Figure 9: FLOPs scaling with modulus. Inference compute per sequence for models trained on PCGs compared to brute-force baseline.

Implications and Future Directions

The results demonstrate that Transformers can learn to predict outputs of complex, non-cryptographic PRNGs, including PCGs, in regimes beyond the reach of classical algebraic attacks. The scaling law with modulus and the necessity of curriculum learning for large-scale generalization provide concrete guidance for both the design of robust PRNGs and the application of sequence models to algorithmic tasks. The emergence of rotation-invariant clustering in the embedding space suggests that Transformers can internalize and exploit deep symmetries in algorithmic data.

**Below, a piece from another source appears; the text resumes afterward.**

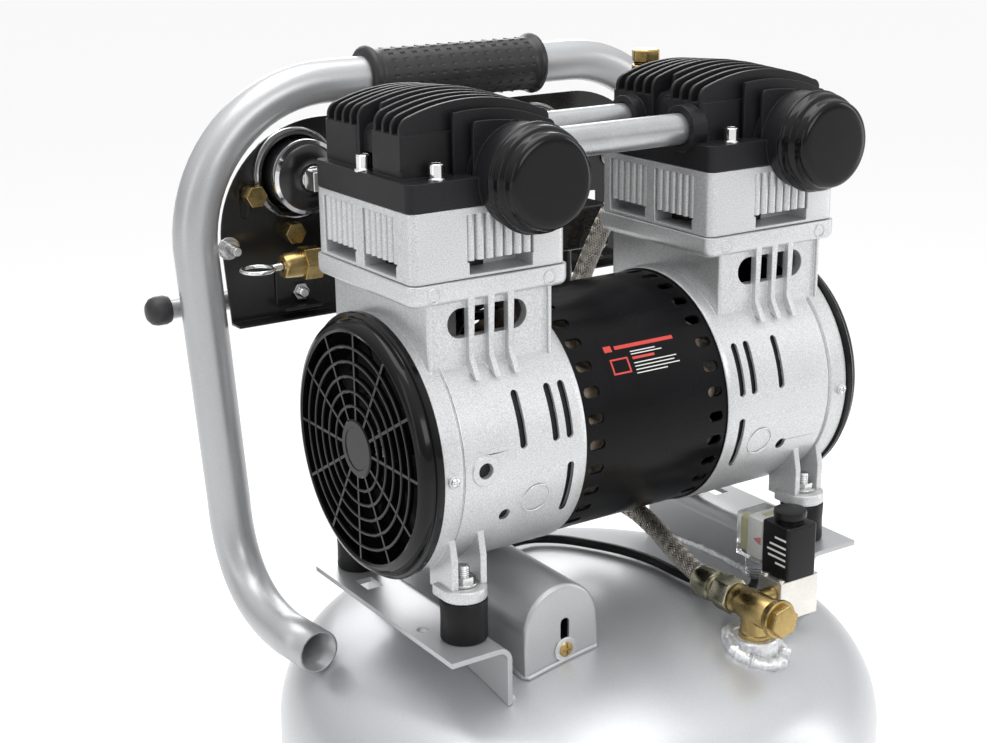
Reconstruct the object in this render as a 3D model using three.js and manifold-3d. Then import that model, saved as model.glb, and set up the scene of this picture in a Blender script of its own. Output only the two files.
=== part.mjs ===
// Twin-cylinder oil-free air compressor on a vertical receiver tank.
// Millimetres, +Z up, standing on z = 0. X runs along the motor shaft and +Y points to the handle.
import * as THREE from 'three';
import { mergeVertices } from 'three/addons/utils/BufferGeometryUtils.js';
import Module from 'manifold-3d';

const wasm = await Module();
wasm.setup();

// ---- Driving dimensions -------------------------------------------------------------------
const GAP = 0.3; // air left between pieces that touch on the real machine
const FUSE = 1; // how far joined solids reach into each other

const TANK = { r: 178, wall: 2.5, crown: 380, knuckle: 55, low: 162, high: 464 };
const WHEEL = { r: 89, width: 44, x: 200, y: 165, bore: 8.4 };
const AXLE_R = 8;
const BASE = { strip: 4, half: 138, y: -128, low: 26, rail: 60 };
const BUNG = { x: 48, y: -104, r: 13, bore: 7 };

const TUBE_R = 12.7;
const TUBE_WALL = 1.6;
const HANDLE = {
  y: 131, top: 828, corner: 86, halfTop: 172, halfLow: 161.5, bend: 65, end: [154, 35, 523],
};
const GRIP = { r: 16, half: 61 };
const PANEL = { half: 156, low: 692, top: 808, corner: 66, wall: 1.5 };

const PUMP = [8, 4, 783]; // centre of the pump at the top faces of its cylinder blocks
const AXIS_Z = -132; // motor shaft, in the pump's frame, as all that follow
const CYL_X = 95; // centre of each cylinder
const CRANK_R = 6;
const BORE_R = 33.5;
const BLOCK = { x: 46.7, y: 50, low: -35, high: 1 };
const BARREL = { r: 70, inner: 64, near: 52, far: 138 };
const FAN_COVER = { r: 72.6, face: 150, step: 144, faceR: 64 };
const SHELL_R = 68.5;
const HEAD = { x: 47, y: 46, low: 1.3, plate: 15.5, side: 40, crest: 55 };
const FILTER = { dx: 20, z: 13.5, r: 28.5, y: -59.3 };
const MOUNT = { x: 119.85, y: 57.4, r: 12.8, low: -226.2, high: -203.5 };
const OUTLET = { y: 68, z: 20 }; // mouth of the right-hand head's delivery elbow
const VALVE = { x: 40, z: -233, block: 64.5, stemX: 79.5, stemY: -90, gland: [79.5, -63, -240] };
const COVER = { x: -67, r: 24, y0: -72, y1: 60, top: -205 };

const tankY = -(WHEEL.y + WHEEL.r - TANK.r) / 2; // puts the outer box's centre on the origin

// ---- Solids -------------------------------------------------------------------------------
function solid(geometry) {
  const shared = geometry.clone();
  shared.deleteAttribute('normal');
  shared.deleteAttribute('uv');
  const merged = mergeVertices(shared, 1e-4);
  const mesh = new wasm.Mesh({
    numProp: 3,
    vertProperties: new Float32Array(merged.attributes.position.array),
    triVerts: new Uint32Array(merged.index.array),
  });
  return new wasm.Manifold(mesh);
}

function geometryOf(body) {
  const { vertProperties, triVerts } = body.getMesh();
  const geometry = new THREE.BufferGeometry();
  geometry.setAttribute('position', new THREE.BufferAttribute(new Float32Array(vertProperties), 3));
  geometry.setIndex(new THREE.BufferAttribute(new Uint32Array(triVerts), 1));
  return geometry;
}

function join(first, ...others) {
  return others.reduce((sum, other) => sum.add(other), first);
}

function cut(first, ...others) {
  return others.reduce((rest, other) => rest.subtract(other), first);
}

function box(x0, x1, y0, y1, z0, z1) {
  const geometry = new THREE.BoxGeometry(Math.abs(x1 - x0), y1 - y0, z1 - z0);
  return solid(geometry.translate((x0 + x1) / 2, (y0 + y1) / 2, (z0 + z1) / 2));
}

// A round bar from a to b along one axis, through (u, v) on the other two in X, Y, Z order.
function bar(axis, radius, a, b, u, v, sides = 20) {
  const geometry = new THREE.CylinderGeometry(radius, radius, Math.abs(b - a), sides);
  geometry.translate(0, (a + b) / 2, 0);
  if (axis === 'x') geometry.rotateZ(-Math.PI / 2).translate(0, u, v);
  if (axis === 'y') geometry.translate(u, 0, v);
  if (axis === 'z') geometry.rotateX(Math.PI / 2).translate(u, v, 0);
  return solid(geometry);
}

// A turned shape: its outline is [radius, height] pairs, turned about Y and then laid along an axis.
function turned(outline, axis, sides = 24) {
  const points = outline.map(([radius, height]) => new THREE.Vector2(radius, height));
  const geometry = new THREE.LatheGeometry([...points, points[0].clone()], sides);
  if (axis === 'x') geometry.rotateZ(-Math.PI / 2);
  if (axis === 'z') geometry.rotateX(Math.PI / 2);
  const body = solid(geometry);
  return body.volume() > 0 ? body : solid(flipped(geometry));
}

function flipped(geometry) {
  const index = geometry.index.array;
  for (let i = 0; i < index.length; i += 3) {
    [index[i], index[i + 1]] = [index[i + 1], index[i]];
  }
  return geometry;
}

function extruded(shape, depth, curveSegments = 6) {
  return new THREE.ExtrudeGeometry(shape, { depth, bevelEnabled: false, curveSegments });
}

function roundedRectangle(halfX, halfY, radius) {
  const shape = new THREE.Shape();
  shape.absarc(halfX - radius, halfY - radius, radius, 0, Math.PI / 2);
  shape.absarc(radius - halfX, halfY - radius, radius, Math.PI / 2, Math.PI);
  shape.absarc(radius - halfX, radius - halfY, radius, Math.PI, 1.5 * Math.PI);
  shape.absarc(halfX - radius, radius - halfY, radius, 1.5 * Math.PI, 2 * Math.PI);
  return shape;
}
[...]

From a cryptanalytic perspective, while the models do not threaten cryptographically secure PRNGs, the findings highlight the need for caution in using non-cryptographic generators in adversarial settings. The demonstrated efficiency of Transformer-based attacks relative to brute-force baselines motivates further research into the limits of neural cryptanalysis, the development of more efficient architectures (e.g., state-space models), and the interpretability of learned algorithmic representations.

Conclusion

This study provides a comprehensive analysis of the ability of Transformer models to learn and predict sequences from permuted congruential generators. The work establishes new scaling laws, demonstrates the necessity of curriculum learning for large-scale generalization, and uncovers interpretable structure in the learned representations. These findings have significant implications for both the theory of in-context learning and the practical security of widely used PRNGs. Future research should explore the extension of these methods to cryptographically secure generators, the mechanistic understanding of learned algorithms, and the design of architectures tailored for algorithmic reasoning.